2. Coordination with Aviation Authorities: Working closely with national and international aviation authorities, such as the Federal Aviation Administration (FAA) in the United States, the European Union Aviation Safety Agency (EASA), and others, to manage airspace usage, regulate airspace closures, and issue notices to airmen (NOTAMs) for launch activities.

3. Dynamic Airspace Allocation: Implementing systems that allow for flexible and dynamic allocation of airspace, temporarily reserving and clearing segments for space operations while minimising disruptions to regular air traffic.

4. Spaceport and Launch Site Operations: Managing airspace around spaceports, including coordinating flight paths for launches and landings of space vehicles, ensuring that safety zones are maintained, and that other airspace users are informed of potential hazards.

5. Tracking and Collision Avoidance: Using advanced tracking systems to monitor the positions of rockets, spacecraft, and high-altitude vehicles in real-time, providing the necessary data to prevent collisions and manage traffic conflicts with traditional aviation.

6. Suborbital and Supersonic Flights: Managing the airspace for vehicles operating at the edge of space or at supersonic speeds, such as suborbital tourist flights by companies like Virgin Galactic or Blue Origin, which require careful integration into existing airspace structures.

7. Regulation of Drones and High-Altitude Platforms: As the space industry expands into areas like high-altitude pseudo-satellites (HAPS) and drones operating near the stratosphere, airspace management must also accommodate these new entrants, ensuring safe separation and coordination with both aviation and space traffic.
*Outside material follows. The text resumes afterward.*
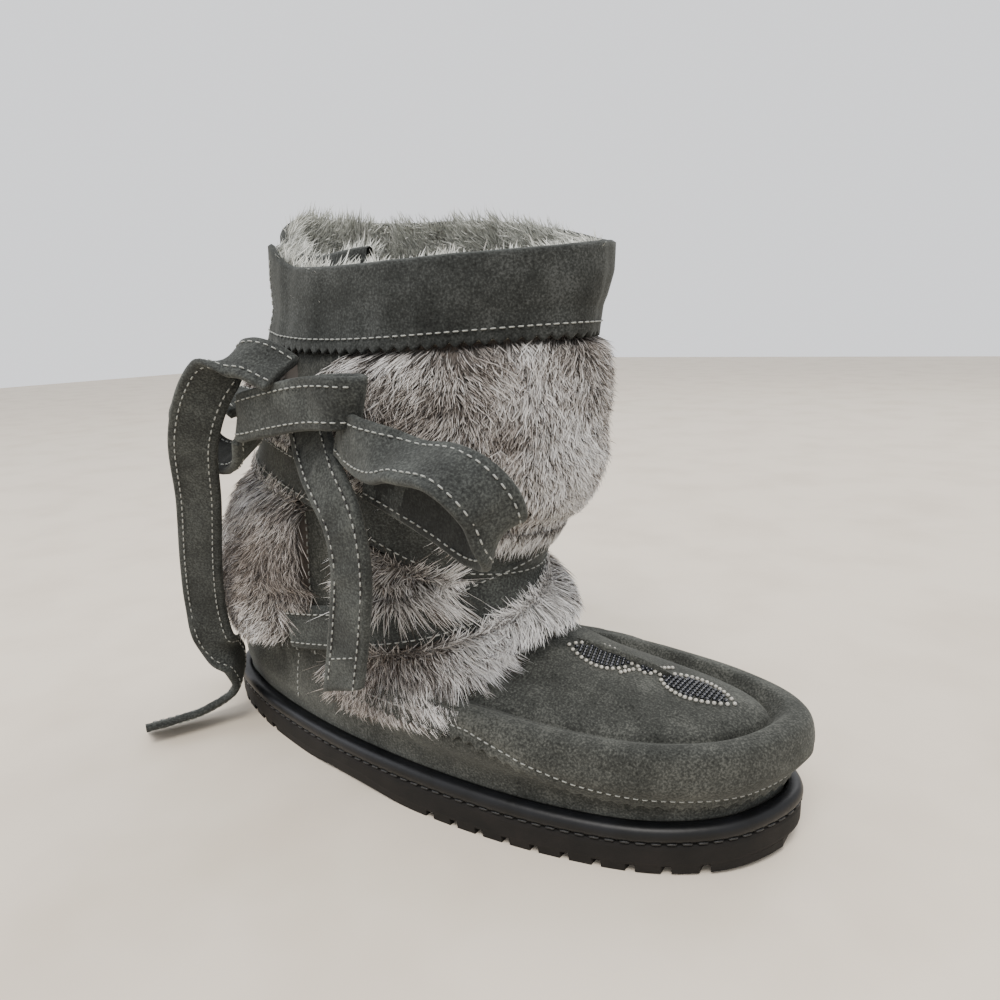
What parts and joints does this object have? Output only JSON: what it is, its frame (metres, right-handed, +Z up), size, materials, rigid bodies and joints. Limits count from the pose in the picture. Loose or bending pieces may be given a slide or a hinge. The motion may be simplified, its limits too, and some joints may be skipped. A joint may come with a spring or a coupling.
{
  "type": "mukluk boot",
  "caption": "Right ankle-high mukluk boot: suede moccasin foot on a rubber sole, fur shaft, turned suede collar and a flat tie wound round and tied in a bow on the outer side.",
  "frame": {"origin": "on the floor under the centre of the boot, its bow and loose tie ends left out", "axes": "+X towards the toe, +Y towards the inner side of the foot, +Z up"},
  "size_m": [0.2779, 0.1423, 0.2227],
  "materials": {
    "sole_rubber": "matt moulded black rubber",
    "welt_rubber": "smooth black rubber foxing with a soft shine",
    "insole_felt": "felt",
    "suede": "brushed suede",
    "rabbit_fur": "mottled grey, brown and white rabbit fur",
    "tie_suede": "brushed suede strap with edge stitching"
  },
  "bodies": {
    "root": {"outsole": "sole_rubber", "welt": "welt_rubber", "insole": "insole_felt", "upper": "suede", "shaft_fur": "rabbit_fur", "ankle_fur": "rabbit_fur", "placket": "suede", "collar": "suede", "wrap_straps": "tie_suede", "tie_knot": "tie_suede", "tie_tail_rear": "tie_suede", "tie_tail_front": "tie_suede", "tie_loop_front": "tie_suede", "tie_loop_rear": "tie_suede"}
  },
  "joints": []
}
Challenges in Airspace Management: The increasing frequency of space launches, the growing number of commercial space operators, and the integration of new vehicle types (e.g., drones, spaceplanes) add complexity to airspace management. Balancing safety, efficiency, and access requires advanced technology, real-time data sharing, and international cooperation.

Application Areas

Airspace management is critical in various aspects of the space industry, including:

• Launch and Re-Entry Operations: Coordinating airspace during the critical phases of launch and re-entry to ensure that rockets and spacecraft can safely transit through lower altitudes without conflicting with commercial aircraft.
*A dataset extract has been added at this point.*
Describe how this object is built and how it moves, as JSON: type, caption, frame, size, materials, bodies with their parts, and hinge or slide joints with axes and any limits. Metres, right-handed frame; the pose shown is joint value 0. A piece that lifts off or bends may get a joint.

• Suborbital Tourism: Managing the airspace for suborbital flights, which operate at altitudes that overlap with high-altitude aviation and require precise coordination to prevent conflicts.

• Spaceports and Launch Facilities: Overseeing the airspace around dedicated spaceports and launch facilities, such as Kennedy Space Center or Spaceport America, to support frequent launches while minimising impacts on surrounding air traffic.
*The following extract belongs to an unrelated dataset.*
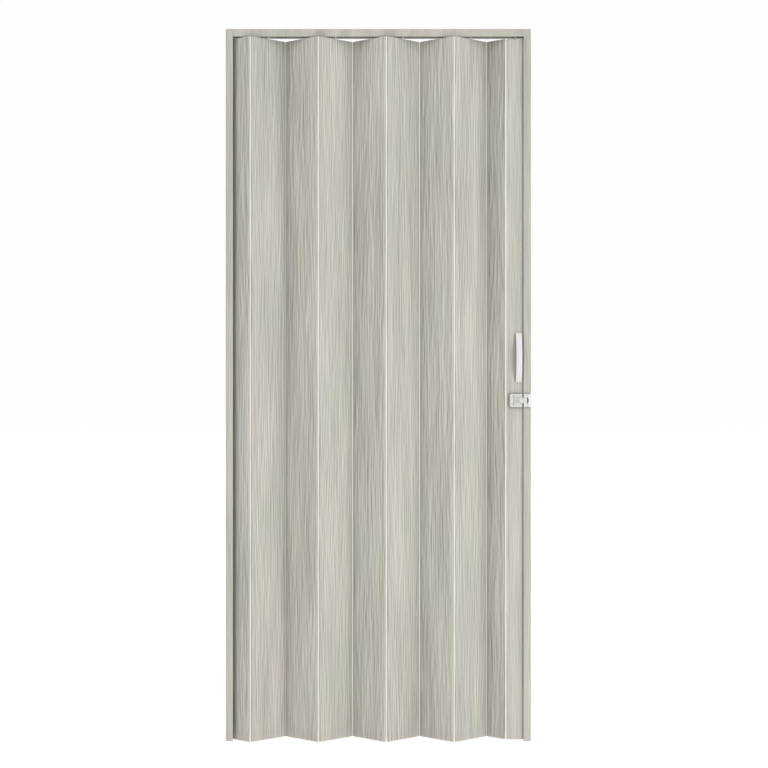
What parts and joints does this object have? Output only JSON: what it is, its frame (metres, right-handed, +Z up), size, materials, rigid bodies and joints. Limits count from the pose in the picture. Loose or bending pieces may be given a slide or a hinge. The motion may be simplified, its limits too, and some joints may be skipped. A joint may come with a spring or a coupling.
{
  "type": "folding door",
  "caption": "Accordion folding door of hollow wood-grain slats joined by soft strips, hung from a rail between two jambs, with bow handles and a slide latch.",
  "frame": {"origin": "on the floor, centred on the doorway's width and on the frame's middle plane", "axes": "+X towards the lead post and its closing jamb, -Y towards the side with the latch, +Z up"},
  "size_m": [0.9, 0.069, 2.1],
  "materials": {
    "grey_wood_pvc": "satin, printed with fine vertical grey wood grain",
    "soft_pale_pvc": "satin, soft",
    "grey_plastic": "moulded",
    "white_nylon": "moulded",
    "white_plastic": "moulded, slightly glossy",
    "zinc_plated_steel": "zinc plated"
  },
  "bodies": {
    "frame": {"top_rail": "grey_wood_pvc", "left_jamb": "grey_wood_pvc", "right_jamb": "grey_wood_pvc", "starter_profile": "grey_wood_pvc", "starter_strip": "soft_pale_pvc", "keeper": "white_plastic", "keeper_screw_upper": "zinc_plated_steel", "keeper_screw_lower": "zinc_plated_steel"},
    "half_slat_left": {"half_slat_left": "grey_wood_pvc"},
    "hinge_strip_1": {"hinge_strip_1": "soft_pale_pvc"},
    "slat_1": {"slat_1": "grey_wood_pvc", "glide_1": "white_nylon"},
    "hinge_strip_2": {"hinge_strip_2": "soft_pale_pvc"},
    "slat_2": {"slat_2": "grey_wood_pvc"},
    "hinge_strip_3": {"hinge_strip_3": "soft_pale_pvc"},
    "slat_3": {"slat_3": "grey_wood_pvc", "glide_2": "white_nylon"},
    "hinge_strip_4": {"hinge_strip_4": "soft_pale_pvc"},
    "slat_4": {"slat_4": "grey_wood_pvc"},
    "hinge_strip_5": {"hinge_strip_5": "soft_pale_pvc"},
    "slat_5": {"slat_5": "grey_wood_pvc", "glide_3": "white_nylon"},
    "hinge_strip_6": {"hinge_strip_6": "soft_pale_pvc"},
    "slat_6": {"slat_6": "grey_wood_pvc"},
    "hinge_strip_7": {"hinge_strip_7": "soft_pale_pvc"},
    "slat_7": {"slat_7": "grey_wood_pvc", "glide_4": "white_nylon"},
    "hinge_strip_8": {"hinge_strip_8": "soft_pale_pvc"},
    "half_slat_right": {"half_slat_right": "grey_wood_pvc"},
    "lead": {"lead_post": "grey_wood_pvc", "lead_strip": "soft_pale_pvc", "lead_post_top_plug": "grey_plastic", "lead_post_bottom_plug": "grey_plastic", "trolley_body": "white_nylon", "hanger_bolt": "zinc_plated_steel", "trolley_axle_left": "zinc_plated_steel", "trolley_axle_right": "zinc_plated_steel", "front_handle": "white_plastic", "rear_handle": "white_plastic", "handle_screw_upper": "zinc_plated_steel", "handle_screw_lower": "zinc_plated_steel", "latch_housing": "white_plastic", "latch_screw_upper": "zinc_plated_steel", "latch_screw_lower": "zinc_plated_steel"},
    "trolley_wheel_1": {"trolley_wheel_1": "white_nylon"},
    "trolley_wheel_2": {"trolley_wheel_2": "white_nylon"},
    "trolley_wheel_3": {"trolley_wheel_3": "white_nylon"},
    "trolley_wheel_4": {"trolley_wheel_4": "white_nylon"},
    "latch_slider": {"latch_slider": "white_plastic"}
  },
  "joints": [
    {"name": "fold", "type": "hinge", "parent": "frame", "child": "half_slat_left", "pos_m": [-0.426, 0, 0], "axis": [0, 0, -1], "range_deg": [0, 50.4]},
    {"name": "strip_1_hinge", "type": "hinge", "parent": "half_slat_left", "child": "hinge_strip_1", "pos_m": [-0.3811, -0.03089, 0], "axis": [0, 0, -1], "range_deg": [-50.4, 0]},
    {"name": "slat_1_hinge", "type": "hinge", "parent": "hinge_strip_1", "child": "slat_1", "pos_m": [-0.3711, -0.03089, 0], "axis": [0, 0, -1], "range_deg": [-50.4, 0]},
    {"name": "strip_2_hinge", "type": "hinge", "parent": "slat_1", "child": "hinge_strip_2", "pos_m": [-0.2813, 0.03089, 0], "axis": [0, 0, -1], "range_deg": [0, 50.4]},
    {"name": "slat_2_hinge", "type": "hinge", "parent": "hinge_strip_2", "child": "slat_2", "pos_m": [-0.2713, 0.03089, 0], "axis": [0, 0, -1], "range_deg": [0, 50.4]},
    {"name": "strip_3_hinge", "type": "hinge", "parent": "slat_2", "child": "hinge_strip_3", "pos_m": [-0.1815, -0.03089, 0], "axis": [0, 0, -1], "range_deg": [-50.4, 0]},
    {"name": "slat_3_hinge", "type": "hinge", "parent": "hinge_strip_3", "child": "slat_3", "pos_m": [-0.1715, -0.03089, 0], "axis": [0, 0, -1], "range_deg": [-50.4, 0]},
    {"name": "strip_4_hinge", "type": "hinge", "parent": "slat_3", "child": "hinge_strip_4", "pos_m": [-0.0817, 0.03089, 0], "axis": [0, 0, -1], "range_deg": [0, 50.4]},
    {"name": "slat_4_hinge", "type": "hinge", "parent": "hinge_strip_4", "child": "slat_4", "pos_m": [-0.0717, 0.03089, 0], "axis": [0, 0, -1], "range_deg": [0, 50.4]},
    {"name": "strip_5_hinge", "type": "hinge", "parent": "slat_4", "child": "hinge_strip_5", "pos_m": [0.0181, -0.03089, 0], "axis": [0, 0, -1], "range_deg": [-50.4, 0]},
    {"name": "slat_5_hinge", "type": "hinge", "parent": "hinge_strip_5", "child": "slat_5", "pos_m": [0.0281, -0.03089, 0], "axis": [0, 0, -1], "range_deg": [-50.4, 0]},
    {"name": "strip_6_hinge", "type": "hinge", "parent": "slat_5", "child": "hinge_strip_6", "pos_m": [0.1179, 0.03089, 0], "axis": [0, 0, -1], "range_deg": [0, 50.4]},
    {"name": "slat_6_hinge", "type": "hinge", "parent": "hinge_strip_6", "child": "slat_6", "pos_m": [0.1279, 0.03089, 0], "axis": [0, 0, -1], "range_deg": [0, 50.4]},
    {"name": "strip_7_hinge", "type": "hinge", "parent": "slat_6", "child": "hinge_strip_7", "pos_m": [0.2177, -0.03089, 0], "axis": [0, 0, -1], "range_deg": [-50.4, 0]},
    {"name": "slat_7_hinge", "type": "hinge", "parent": "hinge_strip_7", "child": "slat_7", "pos_m": [0.2277, -0.03089, 0], "axis": [0, 0, -1], "range_deg": [-50.4, 0]},
    {"name": "strip_8_hinge", "type": "hinge", "parent": "slat_7", "child": "hinge_strip_8", "pos_m": [0.3175, 0.03089, 0], "axis": [0, 0, -1], "range_deg": [0, 50.4]},
    {"name": "half_slat_right_hinge", "type": "hinge", "parent": "hinge_strip_8", "child": "half_slat_right", "pos_m": [0.3275, 0.03089, 0], "axis": [0, 0, -1], "range_deg": [0, 50.4]},
    {"name": "lead_hinge", "type": "hinge", "parent": "half_slat_right", "child": "lead", "pos_m": [0.3724, 0, 0], "axis": [0, 0, -1], "range_deg": [-50.4, 0]},
    {"name": "wheel_1_spin", "type": "hinge", "parent": "lead", "child": "trolley_wheel_1", "pos_m": [0.3924, 0, 2.0868], "axis": [0, 1, 0], "continuous": true},
    {"name": "wheel_2_spin", "type": "hinge", "parent": "lead", "child": "trolley_wheel_2", "pos_m": [0.3924, 0, 2.0868], "axis": [0, 1, 0], "continuous": true},
    {"name": "wheel_3_spin", "type": "hinge", "parent": "lead", "child": "trolley_wheel_3", "pos_m": [0.4184, 0, 2.0868], "axis": [0, 1, 0], "continuous": true},
    {"name": "wheel_4_spin", "type": "hinge", "parent": "lead", "child": "trolley_wheel_4", "pos_m": [0.4184, 0, 2.0868], "axis": [0, 1, 0], "continuous": true},
    {"name": "latch_slide", "type": "slide", "parent": "lead", "child": "latch_slider", "axis": [-1, 0, 0], "range_m": [0, 0.008]}
  ],
  "couplings": [
    {"joint": "strip_1_hinge", "follows": "fold", "ratio": -1},
    {"joint": "slat_1_hinge", "follows": "fold", "ratio": -1},
    {"joint": "strip_2_hinge", "follows": "fold", "ratio": 1},
    {"joint": "slat_2_hinge", "follows": "fold", "ratio": 1},
    {"joint": "strip_3_hinge", "follows": "fold", "ratio": -1},
    {"joint": "slat_3_hinge", "follows": "fold", "ratio": -1},
    {"joint": "strip_4_hinge", "follows": "fold", "ratio": 1},
    {"joint": "slat_4_hinge", "follows": "fold", "ratio": 1},
    {"joint": "strip_5_hinge", "follows": "fold", "ratio": -1},
    {"joint": "slat_5_hinge", "follows": "fold", "ratio": -1},
    {"joint": "strip_6_hinge", "follows": "fold", "ratio": 1},
    {"joint": "slat_6_hinge", "follows": "fold", "ratio": 1},
    {"joint": "strip_7_hinge", "follows": "fold", "ratio": -1},
    {"joint": "slat_7_hinge", "follows": "fold", "ratio": -1},
    {"joint": "strip_8_hinge", "follows": "fold", "ratio": 1},
    {"joint": "half_slat_right_hinge", "follows": "fold", "ratio": 1},
    {"joint": "lead_hinge", "follows": "fold", "ratio": -1}
  ]
}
• High-Altitude Operations: Integrating operations of high-altitude vehicles, such as stratospheric balloons and high-altitude drones, into existing airspace management systems.

• International Coordination: Ensuring that airspace management practices are consistent and harmonised across international boundaries, particularly for launches that cross multiple countries' airspaces or involve multinational operators.

Well-Known Examples

Several initiatives and technologies highlight the role of airspace management in the space industry:

• FAA Space Data Integrator: The FAA has developed the Space Data Integrator (SDI) system to enhance the integration of space operations into the National Airspace System (NAS). SDI provides real-time tracking of space vehicles, allowing for dynamic adjustments to airspace management as launches or re-entries occur.

• SpaceX Launch Operations: SpaceX coordinates extensively with airspace management authorities for its frequent launches from Kennedy Space Center and Vandenberg Space Force Base, often involving temporary airspace closures and dynamic air traffic rerouting.

• European Space Operations Centre (ESOC): ESOC works with European airspace authorities to manage airspace around launch sites like the Guiana Space Centre, ensuring safe integration of space traffic into the broader airspace network.

• Virgin Galactic and Blue Origin Suborbital Flights: Both companies conduct suborbital flights that require careful coordination with aviation authorities to clear and manage airspace, ensuring that their vehicles can operate without interfering with commercial or private aircraft.

Treatment and Risks

Effective airspace management involves addressing several challenges and risks:

• Collision Risks: The risk of collisions between space vehicles and aircraft necessitates precise coordination, real-time tracking, and dynamic airspace adjustments to ensure safe separation of all vehicles.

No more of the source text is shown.